No início de seu voto, o ministro Celso de Mello afirmou que, com este julgamento, o Brasil dá mais um passo
significativo contra a discriminação e o tratamento excludente que tem marginalizado grupos, como a comunidade
dos transgêneros. “É imperioso acolher novos valores e consagrar uma nova concepção de direito fundada em
uma nova visão de mundo, superando os desafios impostos pela necessidade de mudança de paradigmas em
ordem a viabilizar, até mesmo como política de Estado, a instauração e a consolidação de uma ordem jurídica
genuinamente inclusiva”, salientou, acrescentando que o regime democrático não admite opressão da minoria por
grupos majoritários.
O decano da Corte avaliou que a questão da prévia autorização judicial encontra solução na própria lei dos
registros públicos, uma vez que, se surgir situação objetiva que possa eventualmente caracterizar prática
fraudulenta ou abusiva, caberá ao oficial do registro civil das pessoas naturais a instauração do processo
administrativo de dúvida.
O ministro Gilmar Mendes se aliou ao voto do ministro Alexandre de Moraes para reconhecer os direitos dos
transgêneros de alterarem o registro civil desde que haja ordem judicial e que essa alteração seja averbada à
margem no seu assentamento de nascimento, resguardado o sigilo quanto à modificação. “Com base nos
princípios da igualdade, da liberdade, da não discriminação por razão de orientação sexual ou identificação de
gênero, esta Corte tem dever de proteção às minorias discriminadas”, destacou.
A presidente do Supremo, ministra Cármen Lúcia, considerou que o julgamento “marca mais um passo na
caminhada pela efetivação material do princípio da igualdade, no sentido da não discriminação e do não
preconceito”. Ela baseou seu voto no direito à honra, à imagem, à vida privada, nos princípios constitucionais da
igualdade material, da liberdade, da dignidade e no direito de ser diferente, entre outros. “Cada ser humano é
único, mas os padrões se impõem”, afirmou. “O Estado há que registrar o que a pessoa é, e não o que acha que
cada um de nós deveria ser, segundo a sua conveniência”.

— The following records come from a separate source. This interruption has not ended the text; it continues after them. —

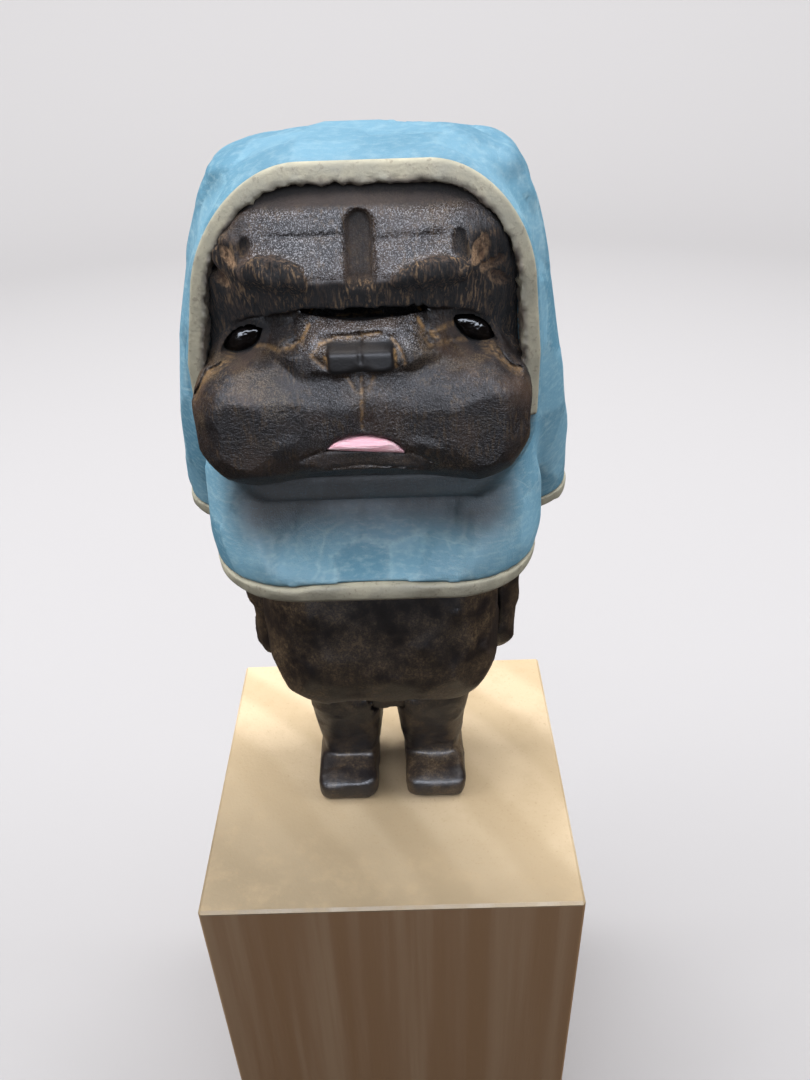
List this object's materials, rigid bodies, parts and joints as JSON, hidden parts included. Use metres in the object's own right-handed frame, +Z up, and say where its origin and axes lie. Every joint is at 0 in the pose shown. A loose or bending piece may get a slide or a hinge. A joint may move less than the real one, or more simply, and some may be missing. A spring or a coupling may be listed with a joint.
{
  "type": "carved wooden dog figurine",
  "caption": "Carved wooden bulldog figure standing upright in a painted hooded cape with pale trim, pinned by its feet to a plain square timber block that it lifts off.",
  "frame": {"origin": "centre of the pedestal block's underside, on the surface that it stands on", "axes": "+Z up along the block and the figure, the figure faces -Y, +X is to the right of a viewer who looks at its face"},
  "size_m": [0.055, 0.052, 0.179],
  "materials": {
    "pedestal_wood": "bare planed pale hardwood, straight grain upright",
    "dark_wood": "carved wood, dark brown stain with brindle flecks, satin varnish",
    "blue_paint": "carved wood, thin matte light blue paint rubbed through on ridges",
    "trim_paint": "carved wood, matte grey-beige paint",
    "tongue_paint": "carved wood, satin pink paint",
    "eye_gloss": "gloss black bead",
    "dowel_wood": "bare birch dowel",
    "pin_steel": "plain steel pin"
  },
  "bodies": {
    "pedestal": {"pedestal_block": "pedestal_wood"},
    "figure": {"left_foot_pin": "pin_steel", "right_foot_pin": "pin_steel", "left_hip_dowel": "dowel_wood", "right_hip_dowel": "dowel_wood", "left_shoulder_dowel": "dowel_wood", "right_shoulder_dowel": "dowel_wood", "neck_dowel": "dowel_wood", "left_leg": "dark_wood", "right_leg": "dark_wood", "torso": "dark_wood", "left_arm": "dark_wood", "right_arm": "dark_wood", "head": "dark_wood", "tongue": "tongue_paint", "left_eye": "eye_gloss", "right_eye": "eye_gloss", "hooded_cape": "blue_paint", "face_trim": "trim_paint", "hem_trim": "trim_paint"}
  },
  "joints": [
    {"name": "figure_lift", "type": "slide", "parent": "pedestal", "child": "figure", "axis": [0, 0, 1], "range_m": [0, 0.02]}
  ]
}
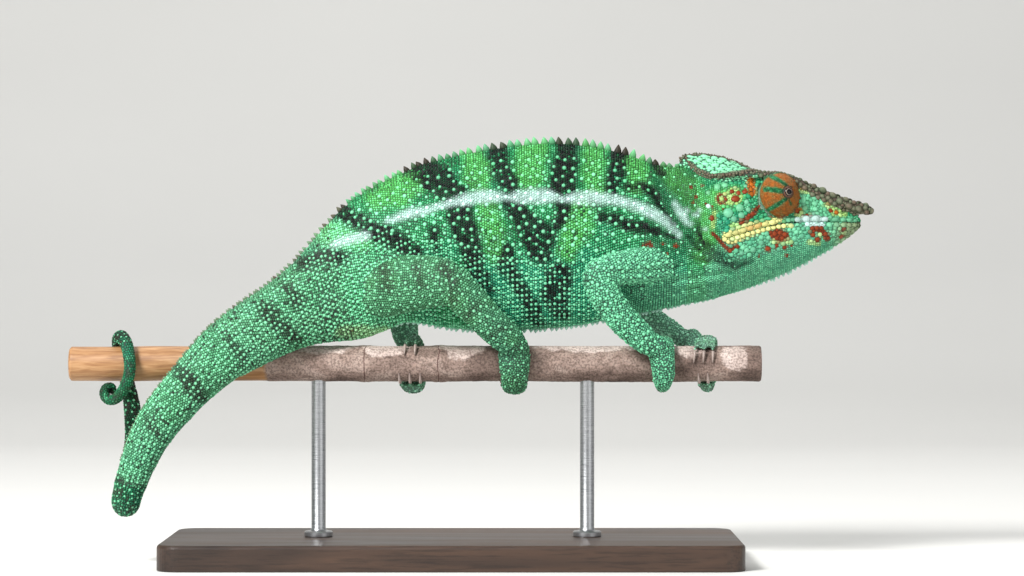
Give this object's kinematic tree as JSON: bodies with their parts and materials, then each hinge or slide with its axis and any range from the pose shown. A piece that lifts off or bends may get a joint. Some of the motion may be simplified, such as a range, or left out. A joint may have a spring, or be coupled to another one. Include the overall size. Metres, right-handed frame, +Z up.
{
  "type": "panther chameleon",
  "caption": "Still life-size panther chameleon gripping a cut length of branch, held over a flat base by two short rods.",
  "frame": {"origin": "middle of the display stand's flat underside", "axes": "+X along the branch towards the animal's head, +Y to the animal's left, +Z up"},
  "size_m": [0.2814, 0.088, 0.1503],
  "materials": {
    "skin": "granular green scaly skin with dark bands and a white side stripe",
    "crest": "brown-grey knobbly horny scales",
    "eyelid": "fine rust-orange scales with green bars",
    "eye": "wet dark eye, stood in by glossy plastic",
    "claw": "pale horn, stood in by gloss plastic",
    "bark": "weathered grey-brown bark, peeled to tan wood towards the tail",
    "stand_timber": "dark stained timber, satin",
    "stand_steel": "brushed"
  },
  "bodies": {
    "root": {"casque": "crest", "cranium": "skin", "eye_left": "eye", "eye_right": "eye", "eye_turret_left": "eyelid", "eye_turret_right": "eyelid", "front_left_claw_1": "claw", "front_left_claw_2": "claw", "front_left_claw_3": "claw", "front_left_claw_4": "claw", "front_left_claw_5": "claw", "front_left_forearm": "skin", "front_left_hand": "skin", "front_left_toes_inner": "skin", "front_left_toes_outer": "skin", "front_left_upper_arm": "skin", "front_right_claw_1": "claw", "front_right_claw_2": "claw", "front_right_claw_3": "claw", "front_right_claw_4": "claw", "front_right_claw_5": "claw", "front_right_forearm": "skin", "front_right_hand": "skin", "front_right_toes_inner": "skin", "front_right_toes_outer": "skin", "front_right_upper_arm": "skin", "hind_left_claw_1": "claw", "hind_left_claw_2": "claw", "hind_left_claw_3": "claw", "hind_left_claw_4": "claw", "hind_left_claw_5": "claw", "hind_left_foot": "skin", "hind_left_shin": "skin", "hind_left_thigh": "skin", "hind_left_toes_inner": "skin", "hind_left_toes_outer": "skin", "hind_right_claw_1": "claw", "hind_right_claw_2": "claw", "hind_right_claw_3": "claw", "hind_right_claw_4": "claw", "hind_right_claw_5": "claw", "hind_right_foot": "skin", "hind_right_shin": "skin", "hind_right_thigh": "skin", "hind_right_toes_inner": "skin", "hind_right_toes_outer": "skin", "lower_jaw": "skin", "neck": "skin", "perch": "bark", "rostral_crest": "crest", "stand_base": "stand_timber", "stand_rod_1": "stand_steel", "stand_rod_2": "stand_steel", "tail_base": "skin", "tail_bend": "skin", "tail_loop": "skin", "tail_middle": "skin", "tail_tip": "skin", "trunk": "skin"}
  },
  "joints": []
}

A ministra julgou procedente a ação para dar à lei dos registros interpretação conforme a Constituição Federal e
pactos internacionais que tratam dos direitos fundamentais, a fim de reconhecer aos transgêneros que desejarem
o direito à alteração de nome e gênero no assento de registro civil, independentemente da cirurgia. Para ela, são
desnecessários a autorização judicial e os requisitos propostos.